On Wednesday, January 10, 2018, close to 300 Ramah Darom campers, parents, and current and former staff members gathered together at Congregation B’nai Israel in St. Petersburg, Florida to grieve alongside hundreds of other family and friends, to honor the memory of Leslie, Mitchell, Hannah and Ari Weiss, and to provide support to their families. Friends of Ari’s and Hannah’s traveled from as far as Texas, Missouri, New York and Washington, D.C., and many more Ramahniks across the country and in Israel watched the memorial service via a live stream feed from the Synagogue.

Following the three and a half-hour memorial service, our Ramah Darom group walked a short two blocks from the Synagogue to St. Jude Cathedral, which graciously provided us with a large room to meet in, and members of Rabbis David Weizman and Danielle Upbin’s shul in Clearwater, Congregation Beth Shalom, provided us with a meal. After eating, our group circled together to listen to some songs which Ari recently recorded, and then continued to sing camp songs arm in arm.

Angels from Congregation Beth Shalom, in Clearwater, who prepared and served a meal for our community following the memorial service: (from L to R) Dana Shepard, Batya Bar-Av, Caren Evans, Karen Tashman, CBS Executive Director, Vivian Haicken, Barry Haicken, and Randi Kraus.

At the end of this long, emotional day, one of the parents, Suzanne Fine, who travelled from Texas with her son, Ethan, described it this way: “I’m learning, it’s possible to have a completely shattered heart, yet for that same heart to be abundantly overflowing with love all at the same time. Yesterday will go down as one of the worst days in our life. No parent, hell no one, should ever have to watch a 15 and a half-year-old eulogize their best friend. Yet yesterday, in St. Petersburg, that is exactly what we did. Everyone in attendance was left with a true understanding of just how close-knit our Darom community is.”

Coming together was the beginning of the process of healing from the devastating shock and pain of loss that has rocked our world.
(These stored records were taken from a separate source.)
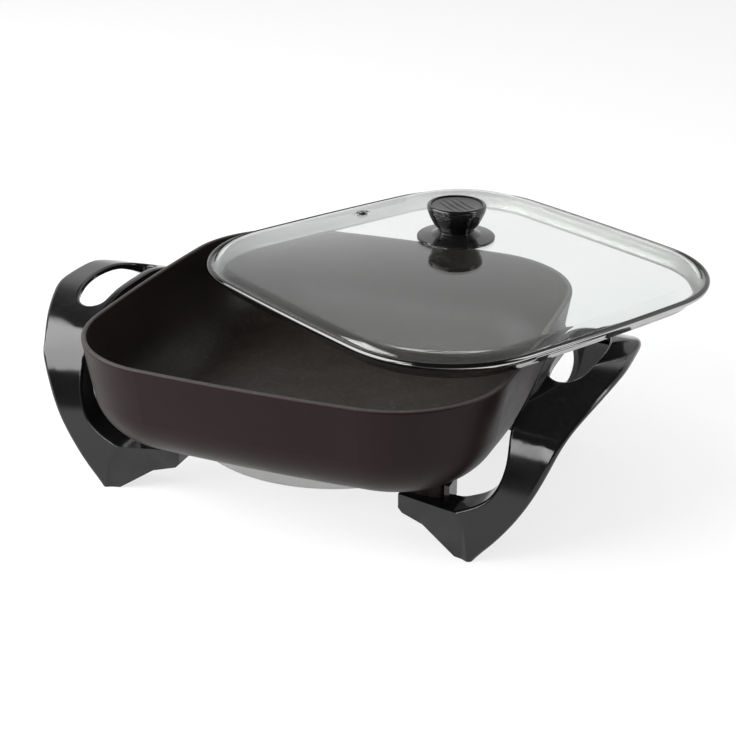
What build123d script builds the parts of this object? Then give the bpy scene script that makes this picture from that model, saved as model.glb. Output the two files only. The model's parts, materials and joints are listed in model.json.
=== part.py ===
from build123d import *
from math import atan2, cos, degrees, hypot, radians, sin, sqrt, tan
import os

os.makedirs("parts", exist_ok=True)

# Driving dimensions, mm. The floor is z = 0, the pan is centred on x = y = 0, the front is -Y.
FIT = 0.2                 # gap between pieces that are laid or slid together
RIM_Z = 120.5             # top of the pan rim
RIM_HALF = 152.5          # half the pan across the flats: a 12 inch skillet
RIM_BOW = 1500.0          # radius of each bowed side
RIM_CORNER = 78.0
PAN_WALL = 3.8
PAN_FLOOR = 5.0
PAN_BOTTOM = 46.5
PAN_DRAFT = 8.8          # degrees the wall leans in
PAN_HEEL = 40.0           # outer radius from wall to bottom

LUG_INSET, LUG_Y = 53.5, 78.0    # lug centres in from the rim side, and off the middle
LUG_X = RIM_HALF - LUG_INSET
LUG_SIZE = (26.0, 15.0)
LUG_SEAT = 32.5           # underside of the lugs, where the handles screw on
ARM_TOP = LUG_SEAT - FIT

COVER_R = 105.6           # round heater cover under the pan
COVER_Z = 30.3
COVER_WALL = 1.6
COVER_SCREW_R = 30.0

ELEMENT_R = 82.0          # centre line of the tubular element
ELEMENT_TUBE = 4.0
PIN_Y = 13.0              # each terminal pin off the inlet centre
PIN_R = 3.0
PIN_Z = 38.4
PROBE_R = 4.2
PIN_OUT = 40.4            # how far each piece of the inlet stands out of the cover wall
GUARD_OUT = 33.4
PROBE_OUT = 13.4
INSULATOR_OUT = 8.4
GUARD_BACK = 5.4
PIN_ROOT = -8.6           # inside the wall, where each pin meets its element end
GUARD_HALF = 29.0
GUARD_SCREW_Y = 21.5

HANDLE_WALL = 3.5
HANDLE_EDGE = 2.8         # rounding along the outer side of leg and grip
INNER_EDGE = 1.9          # rounding beside the pan and round the finger opening
LIP_IN, LIP_OUT = 10.5, 0.5       # depth of the finger opening's wall, pan side and grip side
HANDLE_X = RIM_HALF - 0.5 # x = 0 of the right handle's own drawing
TIP_IN, TIP_OUT = -26.5, -13.5    # the foot
ARM_END, GRIP_END = -74.0, 65.0

SCREW_R = 2.5
SCREW_HEAD_R = 4.6
WASHER_R = 6.0

LID_X, LID_Y, LID_TURN = 62.3, 78.8, -30.0
LID_HALF = 156.0          # outside of the steel bead
LID_BOW = 2400.0
LID_CORNER = 84.0
FLANGE_INSET = 7.8        # steps in to pass inside the pan rim
BAND_TOP = 13.8           # above the flange edge
SHEET = 0.7
GLASS = 3.6
DOME_TOP = 35.0
DOME_FALL = 8.7e-4        # fall from the middle, per square mm
CORNER_LIFT = 4.1e-8
RIM_FLAT = 10.5           # flat margin of the glass that the bead holds
SHOULDER = 9.0            # rounding from the dome down to that margin
KNOB_HOLE_R = 4.0
KNOB_TOP = 25.2           # above the glass
SKIRT_R = 28.5
VENT_X = -111.0
VENT_R = 4.5


def bowed_square(half, bow, corner, z=0.0):
    """Four bowed sides and four corner arcs that meet tangent, as one closed wire."""
    shift = bow - half
    root = sqrt(4 * shift ** 2 - 8 * (shift ** 2 - (bow - corner) ** 2))
    centre = (root - 2 * shift) / 4
    turn = degrees(atan2(centre, centre + shift))
    side = Edge.make_circle(bow, Plane(origin=(-shift, 0, z)), -turn, turn)
    rounding = Edge.make_circle(corner, Plane(origin=(centre, centre, z)), turn, 90 - turn)
    edges = []
    for quarter in range(4):
        edges += [Rotation(0, 0, 90 * quarter) * side, Rotation(0, 0, 90 * quarter) * rounding]
    return Wire(edges)


def rim_outline(inset, z):
    return bowed_square(RIM_HALF - inset, RIM_BOW - inset, RIM_CORNER - inset, z)


def lid_outline(inset, z=0.0):
    return bowed_square(LID_HALF - inset, LID_BOW - inset, LID_CORNER - inset, z)


def turned(points, at=(0, 0)):
    """A solid of revolution about a vertical axis from (radius, z) points."""
    face = make_face(Polyline([(r, 0, z) for r, z in points], close=True))
    return Pos(at[0], at[1], 0) * revolve(face, Axis.Z)


def rod(radius, bottom, top, at=(0, 0)):
    return Pos(at[0], at[1], bottom) * extrude(Circle(radius), top - bottom)


def block(x0, x1, y0, y1, z0, z1):
    middle = ((x0 + x1) / 2, (y0 + y1) / 2, (z0 + z1) / 2)
    return Pos(*middle) * Box(x1 - x0, y1 - y0, z1 - z0)


def lug_places():
    return [(LUG_X * sx, LUG_Y * sy) for sx in (-1, 1) for sy in (-1, 1)]


def cover_screw_places():
    return [
        (COVER_SCREW_R * cos(radians(a)), COVER_SCREW_R * sin(radians(a)))
        for a in (60, 180, 300)
    ]


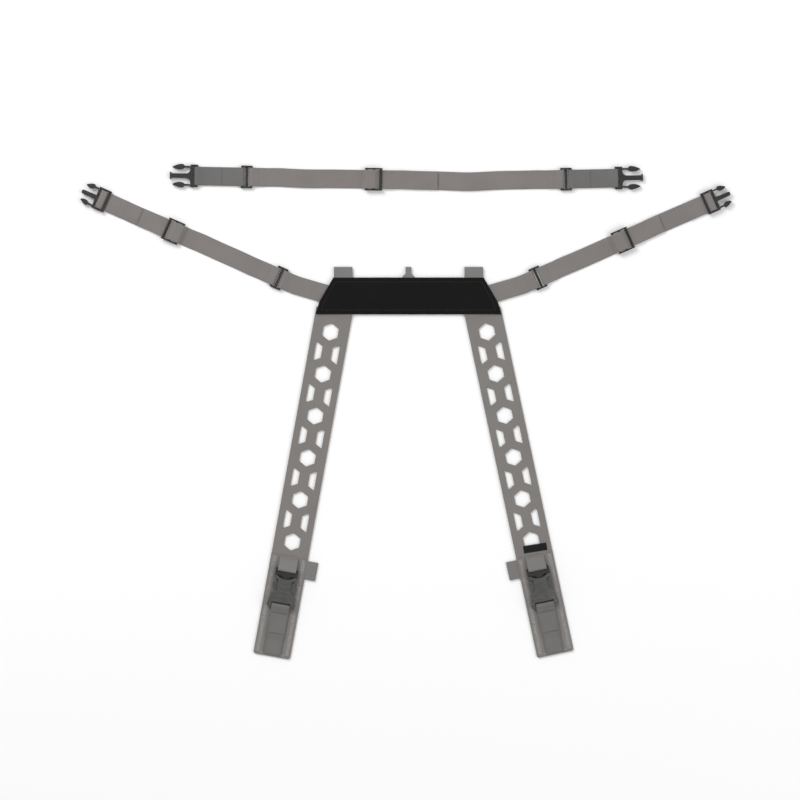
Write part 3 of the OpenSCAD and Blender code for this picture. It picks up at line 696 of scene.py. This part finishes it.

Rabbi Jacob Luski said it best in opening the memorial service, “At a time like this there are no words,” he said, “but words are all we have.” In this spirit we wanted to share, especially for those who were unable to be present in St. Petersburg or view the memorial service, the heartfelt words that were offered by Camp Ramah Darom’s Director, Geoff Menkowitz, and by Ari’s lifelong camp friend, Ethan Fine, who together helped give voice to our grief and give comfort and direction to our community as we begin to reconstruct a world without precious friends.

In the months and years ahead, let us commit ourselves to remembering the love and inspiration we drew from Leslie, Mitchell, Hannah and Ari Weiss, and to being grateful that our journeys through this life blessed us and our community with the privilege of knowing them and, for so many of us, with the gift of loving and learning from them. May their memories forever be for a blessing.